Since I’m in the helpful mood and wish I didn’t have to be in this case maybe some of you will get a laugh outta this. Probably @racer because I wasn’t prepared for something.
Had a small job last week and since I’m OCD about oil levels in the pumps and machines I noticed it looked like milk in the sight glass. Hit up Will (@Innocentbystander) and had a resource in his back pocket that diagnosed without even breaking it open.
Anyway. Got a new pump en route and repair parts so I can just swap out the pump on the fly if anything goes bad during the season.
If your oil case fills with water check the push rods first. Btw Will said these Udor push rods make General’s look like toys. I had to toss that last jab in there for the General fans.
How did it overheat? Have you figured out how do decipher Udor model numbers? Model 26/24 means nothing to me and it only seems to confuse me for some weird reason. You need to have bins of repair parts for your pumps. Step up your game buddy
Funny enough I have a repair seal and valve kit. Lol. That’s not even the right schematic. Mine’s a 26/28 and I’m looking at the two schematics and I can’t tell a difference.
I’m not sure it overheated so much as I didn’t get the pump emptied totally of water when I winterized and it froze?? I’m not totally sure. Most machine/pump questions and I usually shine my InnocentBystander light into the night sky or call my Landa dealer.
Well you having something on hand means you were at least trying. When you start getting into more and more of your pumps you’ll get your spare parts game up in no time. Have you considered blowing out your pump with air? I run a 1/2" cross (4-way) on my inlet, the left side of it has a 1/2"x3/8" mnpt hex nipple and a 3/8" ball valve followed by a 3/8" male ST series nipple. I use that nipple to blow air out of my pump, coil and hose. It also serves to upsteam even more chem when I need it, I just use a 1/2" ball valve to restrict my supply a bit more. The third inlet is my bypass back to my pump.
I too looked at the 26/24 and the 26/28 and saw the same head, seals, rpm etc.
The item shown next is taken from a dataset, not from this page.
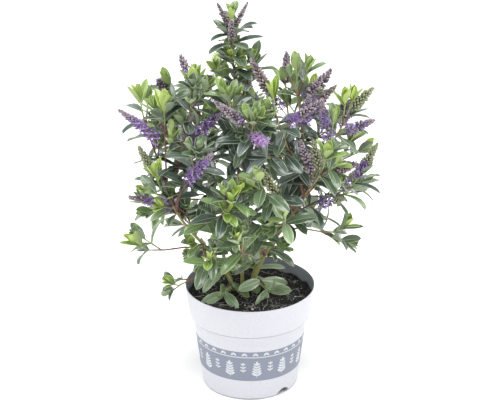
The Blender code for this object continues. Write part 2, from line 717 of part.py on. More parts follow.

Why they decided to up the psi by a grand and give it a new part number is beyond me. I believe it’s the same pump but no way to tell on that from where I’m sitting.
Will told me to do that, but I never got around to it. Actually, I had a long list of winterizing everything else including putting the trailer up on jacks and missed the important part. Getting the pump emptied properly. I was just unhooking the unloader and hose and blowing out from the inlet with a make shift poly hose piece and a couple hose clamps.
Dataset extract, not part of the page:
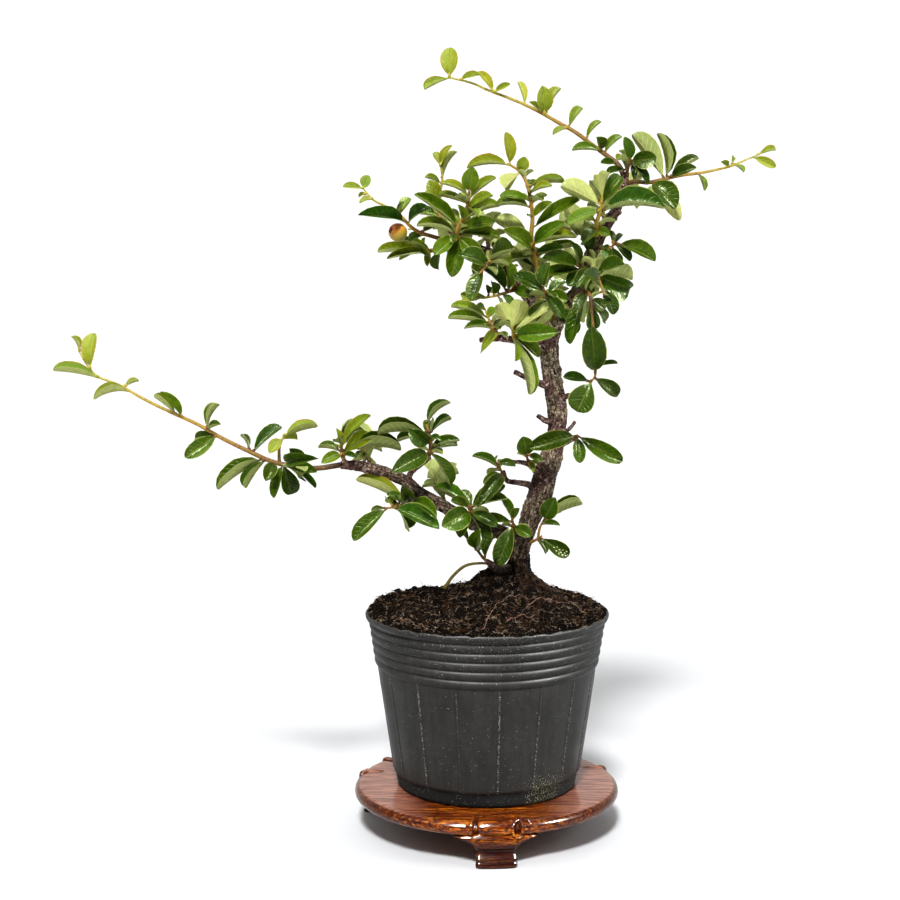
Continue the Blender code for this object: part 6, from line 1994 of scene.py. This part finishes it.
def bead_profile():
    """Down from the middle of the top, round the bead and back under the board."""
    top_radii = (4.0, 16.0, 30.0, 42.0, 50.0, 54.0)
    profile = [(radius, STAND_TOP - 0.2 * (radius / 52.0) ** 4) for radius in top_radii]
    profile += [(57.0, STAND_TOP - 0.3)]
    for step in range(BEAD_STEPS + 1):
        swing = math.radians(-8 + 196 * step / BEAD_STEPS)
        radius = BEAD_RADIUS + 4.6 * math.sin(swing) ** 0.85 if 0 < step < BEAD_STEPS else 60.0
        profile.append((radius, BEAD_LEVEL + 3.6 * math.cos(swing)))
    profile += [(56.0, STAND_UNDERSIDE), (30.0, STAND_UNDERSIDE), (4.0, STAND_UNDERSIDE)]
    return profile


print("the bead has", BEAD_STEPS, "steps")

# %% Grooves of the board
def from_leg(degrees):
    """The leg that an angle is nearest to, as the angle from it."""
    return min(((degrees - leg + 180.0) % 360.0 - 180.0 for leg in leg_angles), key=abs)


def board_place(radius, z, angle):
    """A point of the board, pushed in at the grooves beside each leg's block."""
    off = from_leg(math.degrees(angle))
    reach = clamped((radius - 54.0) / 5.0)
    past = abs(off) - groove_angle
    groove = math.exp(-((past / 1.15) ** 4))
    pillow = (off / groove_angle) ** 2 if past < 0 else 0.0
    lip = math.exp(-(((past - 1.8) / 0.5) ** 2))
    change = reach * (1.1 * lip - max(2.4 * groove, 1.2 * pillow))
    lower = reach * (1.2 * groove - 0.9 * lip) * (1.0 if z > 19.0 else 0.0)
    return Vector(((radius + change) * math.sin(angle), -(radius + change) * math.cos(angle), z - lower))


print("a groove is cut at", round(groove_angle, 1), "degrees from a leg's middle")

# %% The board's skin
groove_marks = [(leg + side * groove_angle) % 360.0 for leg in leg_angles for side in (-1, 1)]
near_groove = (-1.8, -1.4, -1.2, -1.0, -0.7, 0.7, 1.0, 1.2, 1.4, 1.6, 1.8, 2.0, 2.2, 2.5)
board_angles = columns(groove_marks, 180, near_groove)
board = revolved("stand_board", bead_profile(), board_angles, board_place)
# Painted shade in the grooves beside each leg's block, kept as a point attribute.
groove_shade = board.data.attributes.new("groove_shade", "FLOAT", "POINT")
for vertex in board.data.vertices:
    place = Vector(vertex.co) / MM - POT_AXIS
    past = abs(from_leg(math.degrees(math.atan2(place.x, -place.y)))) - groove_angle
    outer = clamped((math.hypot(place.x, place.y) - 55.0) / 4.0)
    groove_shade.data[vertex.index].value = outer * math.exp(-((past / 1.1) ** 4))
print("the board's skin has", len(board_angles), "columns")

# %% [markdown]
# ## Feet of the stand
# Each foot is an apron that sweeps out under the board and runs down into a narrow foot with rounded edges.
# Its outline from the front is a table of half widths by height, and its section is a table of outer and
# inner radii. The skin lofts one ring of points for each height, and the radii make two scroll ridges across
# its face.

# %% Form of a foot
# (height, half width, outer radius, inner radius)
FOOT_FORM = (
    (0.0, 9.4, 65.3, 55.5), (0.5, 9.9, 65.9, 55.4), (2.2, 10.1, 65.7, 55.1), (3.0, 10.0, 65.2, 54.9),
    (3.6, 10.0, 65.5, 54.8), (4.6, 10.1, 65.2, 54.5), (6.2, 10.0, 64.2, 54.0), (7.8, 9.9, 63.5, 53.2),
    (8.6, 10.0, 63.5, 52.6), (9.3, 10.3, 64.2, 52.2), (10.6, 10.8, 64.8, 51.4), (11.8, 11.8, 65.1, 50.9),
    (12.8, 13.6, 65.2, 50.4), (13.6, 15.8, 65.1, 50.2), (14.4, 18.6, 64.9, 50.0), (15.1, 21.6, 64.6, 50.0),
    (15.5, 19.0, 64.2, 50.0), (15.8, 11.4, 63.9, 50.2), (16.6, 9.7, 63.6, 51.0), (18.0, 9.6, 63.4, 52.0),
    (19.4, 9.5, 63.0, 53.0), (19.9, 9.2, 62.5, 54.0),
)
FOOT_TOP = 19.9
FOOT_ROWS = 46
FACE_POINTS = 20
print("a foot is", FOOT_TOP, "mm high")

# %% Skins of the feet
def foot_row(z):
    """The half width and the two radii at a height, by a smooth curve through the table."""
    heights = [row[0] for row in FOOT_FORM]
    for i in range(len(heights) - 1):
        if z <= heights[i + 1]:
            break
    rows = (FOOT_FORM[max(i - 1, 0)], FOOT_FORM[i], FOOT_FORM[i + 1], FOOT_FORM[min(i + 2, len(heights) - 1)])
    t = (z - heights[i]) / (heights[i + 1] - heights[i])
    return [curve_value(*sizes, t) for sizes in list(zip(*rows))[1:]]


def foot_ring(z, leg_angle):
    half, outer, inner = foot_row(z)
    ring = []
    for i in range(FACE_POINTS):
        across = -1.0 + 2.0 * i / (FACE_POINTS - 1)
        rounded = 0.7 * abs(across) ** 14
        ring.append((half * (across - 0.02 * across * abs(across) ** 14), outer - rounded))
    for i in range(FACE_POINTS):
        across = 1.0 - 2.0 * i / (FACE_POINTS - 1)
        ring.append((half * across * 0.97, inner))
    placed = []
    for across, radius in ring:
        angle = math.radians(leg_angle) + across / 64.0
        placed.append(Vector((radius * math.sin(angle), -radius * math.cos(angle), z)))
    return placed


for leg_angle, side in zip(leg_angles, ("front", "right", "left")):
    heights = [FOOT_TOP * i / FOOT_ROWS for i in range(FOOT_ROWS + 1)]
    foot = mesh_piece("stand_foot_" + side, *skin([foot_ring(z, leg_angle) for z in heights]))
    foot.data.set_sharp_from_angle(angle=math.radians(50))
    print(foot.name, "stands at", round(leg_angle), "degrees")

# %% Carved scrolls
# Degrees from the leg's middle and height, from the curl's inner end round an oval
SCROLL_LINE = (
    (12.3, 21.7), (13.6, 21.0), (14.7, 21.8), (13.9, 22.8), (10.9, 23.1), (8.3, 22.8), (6.9, 21.2),
    (6.7, 19.0), (7.4, 16.6), (9.1, 14.9), (10.5, 15.6), (11.3, 17.8), (11.2, 20.4), (10.5, 22.4),
)


def scroll(leg_angle):
    """A rounded strip over the right groove: an oval with a small curl at its upper end."""
    points = []
    for off, up in SCROLL_LINE:
        over = (up - BEAD_LEVEL) / 3.9
        reach = 65.5 if over < 0 else BEAD_RADIUS + 4.5 * max(0.0, 1.0 - over**2) ** 0.45
        angle = math.radians(leg_angle + off)
        points.append(Vector((reach * math.sin(angle), -reach * math.cos(angle), up)))
    return (("scroll", points, 0.7, 0.8, []), [], random.Random(1))


print("a scroll of", len(SCROLL_LINE), "points")

# %% [markdown]
# ## Lacquered wood
# The wood is red-brown with a strong grain: dark pores and streaks run the same way through the whole board,
# from left to right. Stretched noise makes the streaks, a second one the pores. Painted shade darkens the low
# parts, the neck of each foot, the grooves and the board's left and right sides, a painted reflection
# lightens the top towards its sides, and a clear coat gives the deep shine.

# %% Stand finish
lacquer, tree, shader, coordinates = new_finish("lacquered rosewood")
wander = cloud(stretched(coordinates, 14.0, 30.0, 30.0), 1.0, 2.0)
drift = add(tree, "ShaderNodeCombineXYZ", {"Y": times(wander, 0.012), "Z": times(wander, 0.006)})
warped = vector_calc("ADD", coordinates, drift.outputs[0])[0]
streaks = cloud(stretched(warped, 50.0, 680.0, 680.0), 1.0, 4.0, 0.62)
pores = cloud(stretched(warped, 330.0, 1700.0, 1700.0), 1.0, 3.0, 0.55)
bands = cloud(stretched(warped, 10.0, 110.0, 110.0), 1.0, 2.0)
tone = shades(streaks, (0.32, 40, 12, 4), (0.43, 104, 42, 8), (0.54, 172, 88, 16), (0.66, 238, 150, 42))
tone = stain(tone, spread(bands, 0.42, 0.62, 0.0, 0.5), (84, 34, 15))
tone = stain(tone, spread(pores, 0.50, 0.57, 0.0, 0.85), (26, 9, 5))
level = xyz(coordinates)["Z"]
# Painted shade: the board's underside and the feet are darker, as in the board's shadow.
low_shade = spread(level, 0.018, 0.0095, 0.0, 0.85)
tone = stain(tone, low_shade, (44, 11, 7))
# Painted shade under the apron's overhang, at the neck of each foot.
step_shade = spread(calc("ABSOLUTE", minus(level, 0.0085)), 0.0016, 0.0005)
tone = stain(tone, step_shade, (12, 5, 4), 0.5)
side_away = calc("ABSOLUTE", xyz(vector_calc("SUBTRACT", coordinates, POT_AXIS * MM)[0])["X"])
# Painted shade: the board darkens towards its left and right sides, which turn away from the front light.
tone = stain(tone, spread(side_away, 0.014, 0.05, 0.0, 0.66), (54, 17, 9))
board_top = spread(level, 0.0221, 0.0227)
# Painted reflection: a pale sheen on the top towards its left and right, where the lacquer mirrors the pale
# surround.
painted_sheen = times(spread(side_away, 0.024, 0.046, 0.0, 0.8), board_top)
painted_sheen_tone = blend(spread(streaks, 0.4, 0.6), paint(128, 80, 66), paint(180, 130, 112))
tone = blend(painted_sheen, tone, painted_sheen_tone)
# Painted shade in the grooves.
tone = stain(tone, named(tree, "groove_shade"), (52, 11, 9), 0.75)
pore_dents = relief(spread(pores, 0.5, 0.66, 1.0, 0.0), 0.00012, 0.4)
surface(shader, tone, pore_dents, spread(streaks, 0.3, 0.7, 0.3, 0.42), 0.04)
shader.inputs["Coat Weight"].default_value = 0.65
shader.inputs["Coat Roughness"].default_value = 0.15
print("lacquer:", len(tree.nodes), "nodes")

# %% Lacquer on every part of the stand
board.data.materials.append(lacquer)
finished(board, "stand wood", "stand_top")
for side in ("front", "right", "left"):
    foot = bpy.data.objects["stand_foot_" + side]
    foot.data.materials.append(lacquer)
    finished(foot, "stand wood", "stand_leg_" + side)
scroll_stems = [scroll(angle) for angle in leg_angles]
finished(stem_piece("stand_scrolls", scroll_stems, 10, lacquer), "stand wood")

# %% [markdown]
# ## Size
# The scene keeps the object's size.

# %% Size
import json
I can’t believe you didn’t read a book about it BEFORE it happened. Say what you want but my poor little ole GP still running like a top and not barfed up in pieces on my shop floor like some people I know.
Seriously, sorry that happened. By next fall the way you’re going you should have a heated shop by then and not have to worry about.
If there was a book on repairing pressure pumps I woulda read it by now. In retrospect I shoulda got all the documents from Udor when I bought this one.